Biography of Robert Rauschenberg
Robert Rauschenberg was born Milton Ernest Rauschenberg in the small refinery town of Port Arthur, Texas. His father, Ernest, was a strict and serious man who worked for the Gulf State Utilities power company. His mother, Dora, was a devout Christian and a frugal woman. She made the family's clothes from scraps, a practice that embarrassed her son, but possibly influenced his later work with assemblages and collage. Rauschenberg drew frequently and copied images from comics, but his talent as a draughtsman went largely unappreciated, except by his younger sister Janet. Until he was 13, he planned to become a minister - a career of high standing in his conservative community. However, Rauschenberg discovered that his church called dancing a sin, and, as a skilled dancer himself, was dissuaded from a career in the ministry.
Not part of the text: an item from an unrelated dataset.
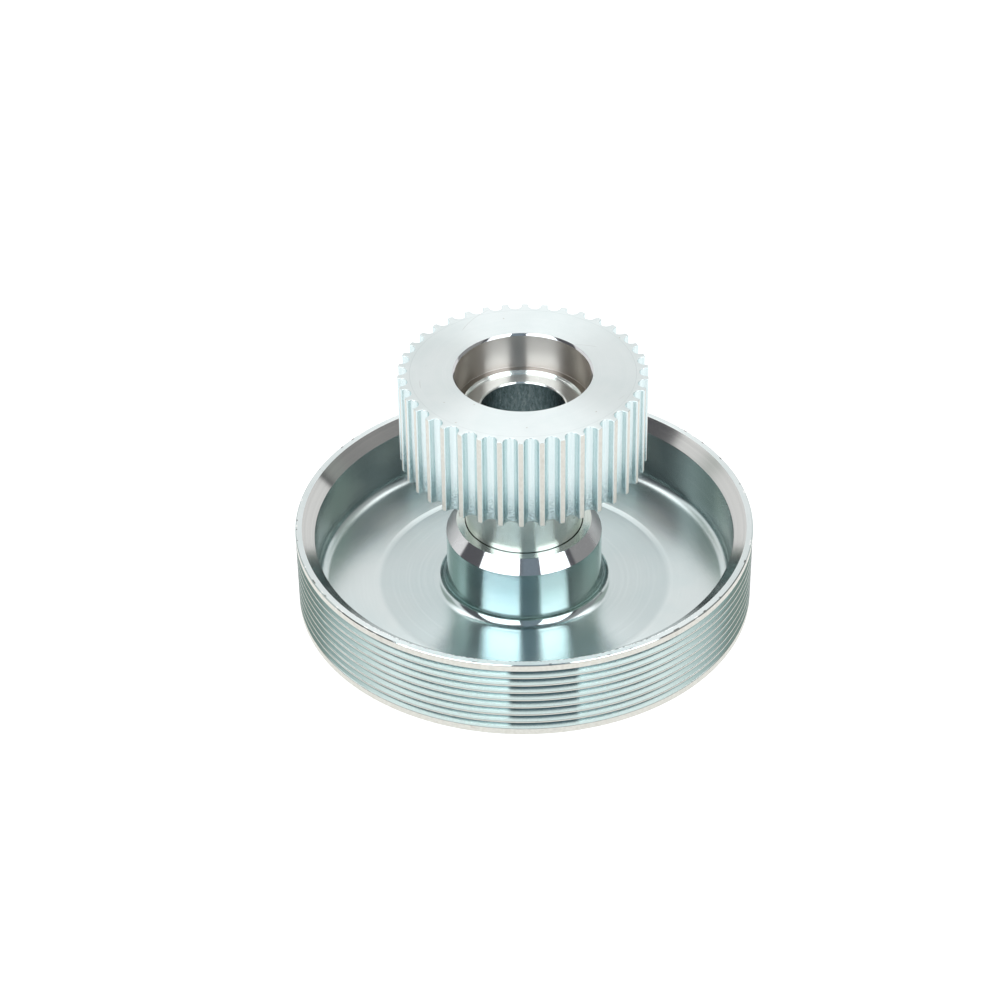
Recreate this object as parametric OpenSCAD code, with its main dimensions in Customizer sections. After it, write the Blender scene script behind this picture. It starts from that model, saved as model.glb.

He asked for and received a store-bought shirt for his high school graduation present, the very first in his young life.
Important Art by Robert Rauschenberg
Originally viewed as a scandalous swindle, Rauschenberg's White Paintings were an early codification of the artistic ideals that dominated his entire oeuvre. The White Paintings currently exist in five different permutations of multi-paneled canvases, which Rauschenberg intentionally left free of any mark of the artist's hand. By removing any gesture, the works could be, and were, re-fabricated by his friends and assistants, including fellow artists from Cy Twombly to Brice Marden. This removal of an authorial mark presaged both the mechanical appearance of Andy Warhol's silkscreened works and the slick surfaces of Ad Reinhardt's Abstract Paintings (1952-67), while also hearkening back to earlier modernist works like the monochromatic paintings of Russian Constructivist Alexander Rodchenko. The seemingly blank canvases, evenly coated in white house paint, serve as a backdrop that activates as viewers approach, coming alive with their shadows while also reflecting the light and sounds of the room they occupy. Thus, Rauschenberg succinctly allowed the "subject matter" of the White Paintings to shift with each new audience and new setting, and illustrated his interest in aleatory, or chance, processes in art, while also questioning the role of the artist in determining the meaning, or subject, of a work of art.
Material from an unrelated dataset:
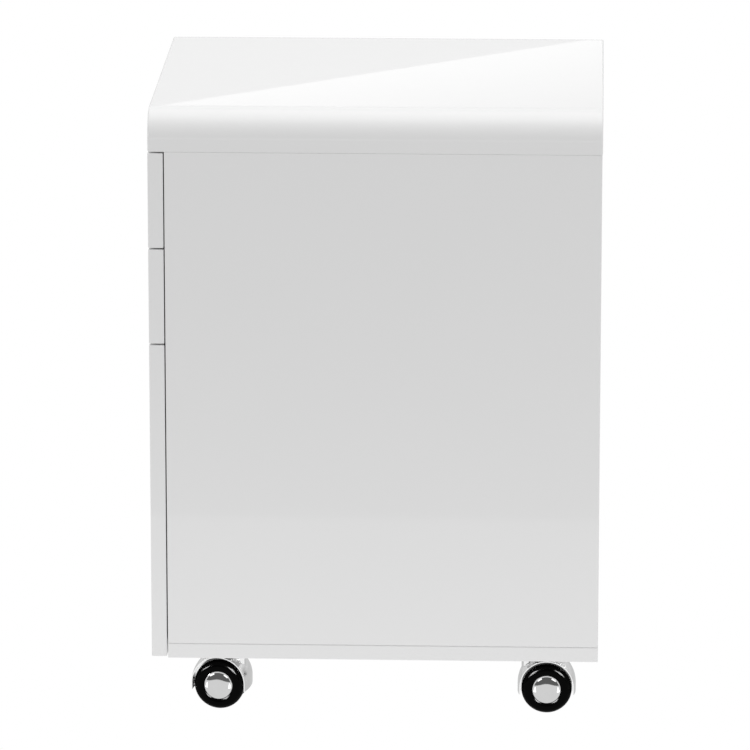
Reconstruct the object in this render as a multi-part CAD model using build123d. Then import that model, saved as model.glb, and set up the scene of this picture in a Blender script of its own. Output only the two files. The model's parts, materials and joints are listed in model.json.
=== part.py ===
from build123d import *
import os

# Rolling pedestal cabinet, in millimetres.
# Origin: on the floor, under the centre of the cabinet. +Z is up, the drawer fronts face -Y and
# the right-hand side panel faces +X. At rest the drawers are closed and the casters trail towards
# the cabinet's ends, the front pair turned a little outward.

# ---------------------------------------------------------------- overall size
WIDTH = 400.0
DEPTH = 440.0
HEIGHT = 610.0
CASTER_HEIGHT = 60.0

# ---------------------------------------------------------------- carcass boards
BOARD = 15.0
BACK_BOARD = 12.0
TOP_THICKNESS = 40.0
TOP_ROUND = 28.0
TOP_END_EASING = 1.8
BOARD_EASING = 1.0
FRONT_GAP = 1.0
REAR_REVEAL = 0.5

CARCASS_TOP = HEIGHT - TOP_THICKNESS
CARCASS_BASE = CASTER_HEIGHT + BOARD
CARCASS_FRONT = -DEPTH / 2 + BOARD + FRONT_GAP
CARCASS_REAR = DEPTH / 2 - REAR_REVEAL
INNER_X = WIDTH / 2 - BOARD
BACK_FACE_Y = CARCASS_REAR - BACK_BOARD

# ---------------------------------------------------------------- drawer fronts
FRONT_STEP = 1.5
FRONT_LOWEST = CASTER_HEIGHT + 1.5
SMALL_FRONT = 94.0
FRONT_EASING = 1.0
FRONT_REAR_Y = -DEPTH / 2 + BOARD

# ---------------------------------------------------------------- drawer boxes
BOX_SIDE = 12.0
BOX_REAR_Y = 165.0
SLIDE_SPACE = 12.7
SMALL_BOX_HEIGHT = 70.0
FILE_BOX_HEIGHT = 262.0
BOX_LIFT = 10.0
FILE_BOX_LIFT = 25.0
BOX_BOTTOM = 6.0
GROOVE_DEPTH = 5.0
GROOVE_LIFT = 8.0

BOX_OUTER_X = INNER_X - SLIDE_SPACE
BOX_INNER_X = BOX_OUTER_X - BOX_SIDE

# ---------------------------------------------------------------- telescopic slides
SLIDE_LENGTH = 350.0
SLIDE_FRONT_Y = CARCASS_FRONT + 3.0
SLIDE_SHEET = 1.2
SLIDE_CORNER_R = 0.5
OUTER_MEMBER_HEIGHT = 45.0
MIDDLE_MEMBER_HEIGHT = 35.2
INNER_MEMBER_HEIGHT = 25.4
OUTER_FLANGE = 9.5
MIDDLE_FLANGE = 6.9
MIDDLE_WEB_INSET = 3.8
INNER_FLANGE = 6.5
SLIDE_HEIGHT_ABOVE_BOX = 35.0
FILE_SLIDE_HEIGHT_ABOVE_BOX = 110.0
SLIDE_SCREW_OFFSETS = (35.0, 175.0, 315.0)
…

The White Paintings were initially exhibited in the dining hall of Black Mountain College in the summer of 1952 as a backdrop for The Event (Cage's Theatre Piece no. 1) - a multimedia performance combining poetry reading, dance, music determined by aleatory processes. During the performance, four panels of the White Paintings were suspended from the ceiling in the form of a cross with films and slides projected on them. While Charles Olsen and M. C. Richards read their poetry, Merce Cunningham danced through the audience, David Tudor played Cage's music on the piano, John Cage lectured on Meister Eckhart and Zen, and Rauschenberg himself played wax cylinders of old Edith Piaf records on an old Edison horn recorder.
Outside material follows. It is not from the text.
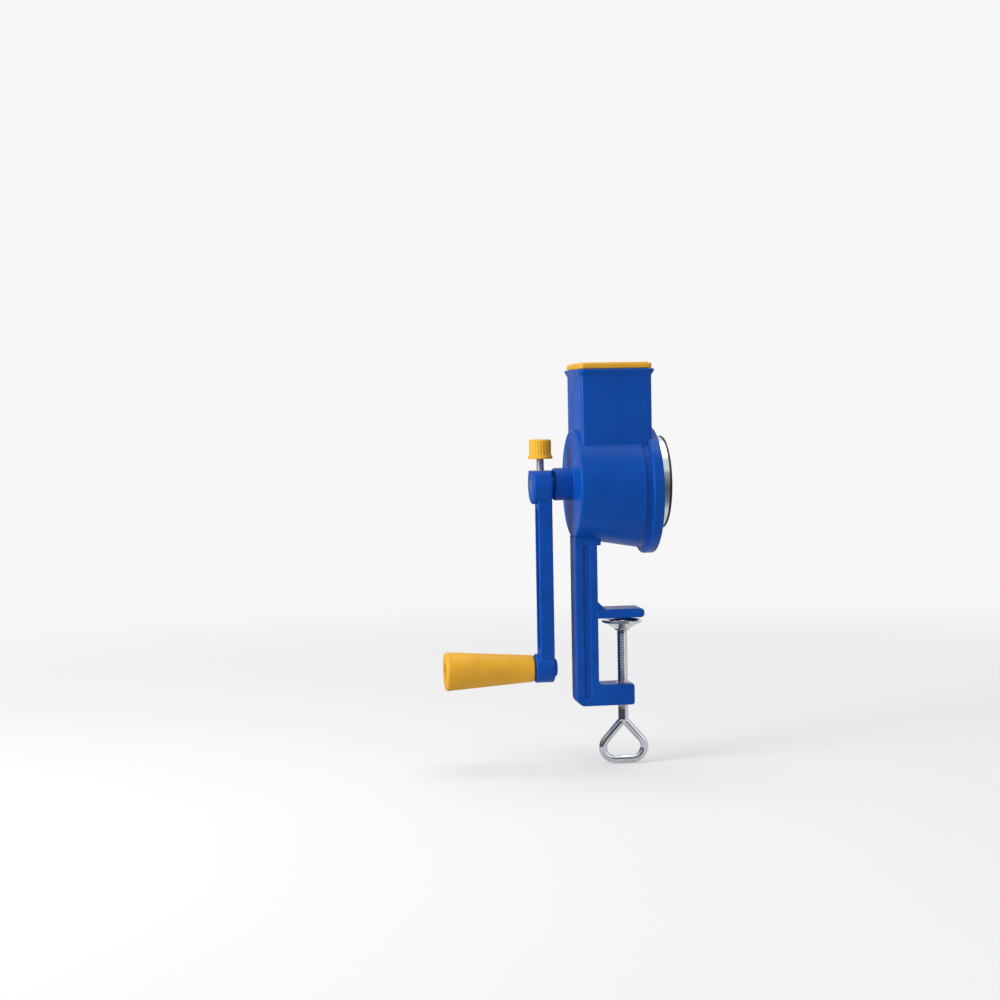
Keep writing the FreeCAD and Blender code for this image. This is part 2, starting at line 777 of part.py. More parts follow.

In the early 1950s, Rauschenberg explored the boundaries and the definition of art, following from the radical modernist precedent set by Marcel Duchamp's earlier Dada readymades. In this "drawing," he set out to discover if erasure, or the removal of a mark, constituted a work of art. He realized in order for the piece to succeed, he required an already notable work of art. Willem de Kooning was an established, leading figure in the New York art world when the young Rauschenberg asked him for a drawing that he could erase. De Kooning eventually acquiesced to Rauschenberg's request, albeit reluctantly. He intentionally made Rauschenberg's act of erasure difficult by deliberately choosing a heavily marked drawing filled with charcoal and pencil. Rauschenberg needed two months, and dozens of erasers, to complete the herculean task of erasing the drawing; even after he finished, traces of De Kooning's work were still present. Through the erasure of De Kooning's drawing, Rauschenberg acknowledged his admiration for his predecessor, but also signaled a movement away from Abstract Expressionism. He framed the erased drawing within a simple, gilded frame, with a mat bearing an inscription typed by Jasper Johns that identified the significance of the seemingly empty paper. The absent drawing is presented as an art object, designating the act of erasure as belonging to the realm of fine art - a typically Neo-Dada act of questioning the definition and import of the art object.
Another collaboration between Rauschenberg and John Cage, this print redefined the medium for the 20th century in a fatalistically Neo-Dada fashion. Rauschenberg glued together 20 sheets of typewriter paper into a continuous scroll, and laid them out on an empty Fulton Street road in front of his studio. He poured black house paint in a pool in front of the rear tire of his Model A Ford, and directed Cage to drive over the 23 feet of paper, with the front tire embossing the scroll and the rear imprinting the paper with a continuous black tire tread mark. While this work is categorized as a print, it is the artifact from a collaborative performance that explored process printing, the artist's mark, and serial imagery. While it was his idea and direction that initiated the creation of the print, Cage acted as the printer and press. In the creation of this work, Rauschenberg effectively shifted the term "action painting" from the Abstract Expressionist active creation of the artist's mark with their own hands to the action of driving a car, part of his continued interest in the obfuscation of traditional notions of the artist and work of art.